Education is crucial to all children if they are to be able to earn a living as adults in a post-industrial world and to exercise their rights and responsibilities as citizens in a democratic society. Children who fail to achieve at school suffer lifelong difficulties including low self-esteem and problems obtaining work. Central to educational achievement is literacy and it is children from disadvantaged backgrounds who are the most likely to have problems with literacy. Literacy is high on the current political and educational agenda at both state and federal government level with the problem being identified through testing programs. There are a number of programs in Victoria operating in the early school years to assist children with difficulties, such as the Early Years Literacy Program and Reading Recovery, and attempts to co-locate preschools (kindergartens) in primary schools are justified on the grounds of improved literacy for children.
However, the foundations for literacy are laid well before children start school or even preschool (kindergarten) in early childhood development. Literacy begins in the home and/or in any alternative form of early child care. Children who come from homes where parents read themselves and also read to their children, where there is printed material, where writing is seen as a meaningful activity, and where children have access to writing and drawing materials such as crayons and paper, are more likely to learn to read and write at school with little difficulty. Children who do not have these opportunities are more likely to experience difficulties.

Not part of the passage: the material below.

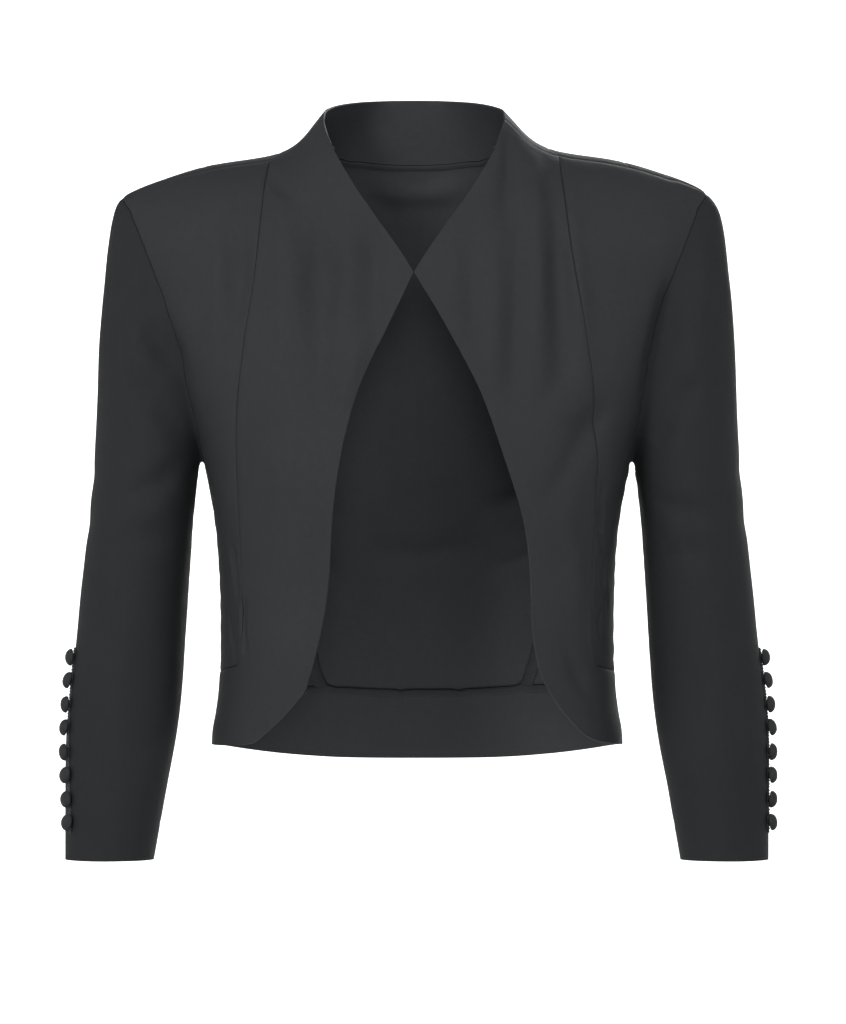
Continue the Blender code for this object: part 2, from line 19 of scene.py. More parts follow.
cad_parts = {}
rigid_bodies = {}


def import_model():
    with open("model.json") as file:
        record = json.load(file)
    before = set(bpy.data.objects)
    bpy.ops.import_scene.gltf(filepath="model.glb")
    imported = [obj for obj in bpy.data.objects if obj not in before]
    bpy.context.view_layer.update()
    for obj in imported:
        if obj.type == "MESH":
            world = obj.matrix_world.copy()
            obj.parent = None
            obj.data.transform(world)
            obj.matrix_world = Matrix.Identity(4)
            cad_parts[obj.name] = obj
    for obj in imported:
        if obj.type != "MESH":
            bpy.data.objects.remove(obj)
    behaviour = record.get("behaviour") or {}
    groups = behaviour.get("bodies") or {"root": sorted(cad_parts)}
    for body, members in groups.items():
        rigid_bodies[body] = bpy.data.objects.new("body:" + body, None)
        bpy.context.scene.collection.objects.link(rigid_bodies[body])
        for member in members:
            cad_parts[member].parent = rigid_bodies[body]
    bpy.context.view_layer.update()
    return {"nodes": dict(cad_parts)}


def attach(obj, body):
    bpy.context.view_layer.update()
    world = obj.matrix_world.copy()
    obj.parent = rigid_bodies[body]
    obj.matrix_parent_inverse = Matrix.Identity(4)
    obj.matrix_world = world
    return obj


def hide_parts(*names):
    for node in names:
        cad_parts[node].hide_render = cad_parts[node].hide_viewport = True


bl_info = {
    "name": "Bolero jacket cloth",
    "version": (1, 0, 0),
    "blender": (4, 5, 0),
    "location": "View3D > Sidebar > Jacket",
    "description": "Dresses the packed bolero jacket in cloth, seams and covered buttons",
    "category": "Object",
}

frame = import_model()

MM = 0.001
BODY = "root"
# The wearer's two sides, and which way along X each faces outwards.
SIDES = {"right": -1, "left": 1}

# What each piece was cut to before it was sewn: width, length and area of the flat pattern.
CUTS = {
    "front_right": (0.150, 0.480, 0.0366),
    "front_left": (0.150, 0.480, 0.0333),
    "side_front_right": (0.150, 0.400, 0.0266),
    "side_front_left": (0.150, 0.400, 0.0266),
    "side_back_right": (0.150, 0.400, 0.0308),
    "side_back_left": (0.150, 0.400, 0.0303),
    "sleeve_right": (0.340, 0.480, 0.1003),
    "sleeve_left": (0.340, 0.480, 0.1009),
    "back_centre": (0.330, 0.430, 0.087),
    "hem_band": (0.400, 0.070, 0.0182),
    "collar_back": (0.280, 0.090, 0.0128),
}
PIECES = list(CUTS)
# Painted shade on the sleeves: how much darker their cloth colour is made than that of the body.
SLEEVE_PAINTED_SHADE = 0.67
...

Considerable research over the years indicates that the educational achievement of children born into disadvantaged families, in the circumstances discussed below, is generally lower than that of children from more advantaged family backgrounds and it is literacy which is often at the heart of their educational difficulties.
Poverty
The strongest underpinning of disadvantage is poverty and it has long been known that poverty limits the life chances of children (Harris 1990a; Harris 1990b; Edgar, Keane & McDonald 1989). Poverty may be due to unemployment, or to low-paid, part-time, casual and/or intermittent work, or to parents living on pensions or benefits due to disability or chronic illness. Closely linked with poverty in its effects on children is the level of education of parents. Many, but not all, parents on low incomes have experienced school failure or have low levels of education which has limited their employment opportunities. Some may be functionally illiterate and unable, or feel unable, to assist their children with school work or preparation for school. In terms of this brief the focus first and foremost should be on children from families in poverty and particularly those where the parents have a low level of education or are illiterate themselves. This group of families on low incomes will include a range of sub-groups of families that are living in poverty for a number of different reasons, including those experiencing intergenerational poverty.
Estimates of the number of families and children living in poverty vary depending on the way in which poverty is defined. The recent paper A portrait of child poverty in Australia 1995–96 (Harding & Szukalska 1998) indicated that one-in-eight of Australia’s 4.5 million dependent children live on incomes below the poverty line although more than half of these children had a father or mother working. A quarter of the children are under five. Birrell and Rapson (1997), using eligibility for Additional Family Payment (AFP) as an indicator of poverty, argue that the proportion of children growing up in low-income families is increasing. In 1995 41 per cent of families with children aged 0–15 years were in receipt of AFP compared with 43 per cent in 1996 (Birrell & Rapson 1997). Forty per cent of these families were the working poor where incomes were low enough to receive AFP; a second group were families in receipt of welfare who were usually unemployed; the third group were those who because of their domestic situation or disability could not enter the labour market. This group included single parents, mostly sole parent pensioners. Birrell and Rapson also estimate that families on low incomes are raising more children per family than middle-class families.
Particular groups
Many of these low-income families have additional disadvantages which are likely to affect the life chances of their children. These families are discussed briefly below:
- Children whose parents have a chronic physical or psychiatric illness, or where there is an alcohol and/or drug problem, may be as disadvantaged by the low income resulting from their parent’s problems as by the actual problem itself. Parents in these families may or may not have low levels of education. Children with a mentally ill parent can be at risk in many ways as the effects of the illness often result in an emotional ‘see-saw’ for the child (Cooper & Elliot 1997).
Although up to 30 per cent of Australia’s population may at one time or another be affected by mental illness to some extent, it is the children of parents where the illness is severe and/or chronic that are of long-term concern. This group of children is not large but the proportion of children affected, and in particular preschool children, is difficult to assess. Similarly it is difficult to assess the number of children affected by the drug and alcohol problems of their parents. If Australia follows the pattern of the United States it is likely that the number of children whose lives are affected by the drug-taking of their parents is increasing. If these families are in receipt of benefits they will be included in estimates of poverty discussed above.
- Fourteen per cent of Australians speak a language other than English in the home (ABS 1991). Children from non-English speaking background (NESB) families, particularly those who have recently arrived, some of whom may be refugees, may also have limited life chances (Taylor & MacDonald 1994). Where there is low income, and/or unemployment, where English is not spoken at home, and where the parents have little education and may be illiterate in their own language, children may experience difficulties becoming literate in the Australian education system and their educational achievement may be limited.
The educational opportunities of children from NESB families may be affected not only by language differences but sometimes by quite different expectations of the role of teachers and the school. Although there are obvious language and cultural differences, there are also less obvious non-verbal behaviours and meanings which are very different to the dominant culture and may lead to misunderstandings (Elliot & Sanagavarapu 1995). If parents are illiterate in their own language and have low levels of education it is difficult for them to assist their children in the different circumstances operating in Australia and this can cause problems for children even when families have been here for a considerable time. The focus for this brief should be on low-income, low-parental-education NESB children and families and particularly families where the parents’ English is poor and where they are likely to require help from English-speaking children to cope with demands of daily life.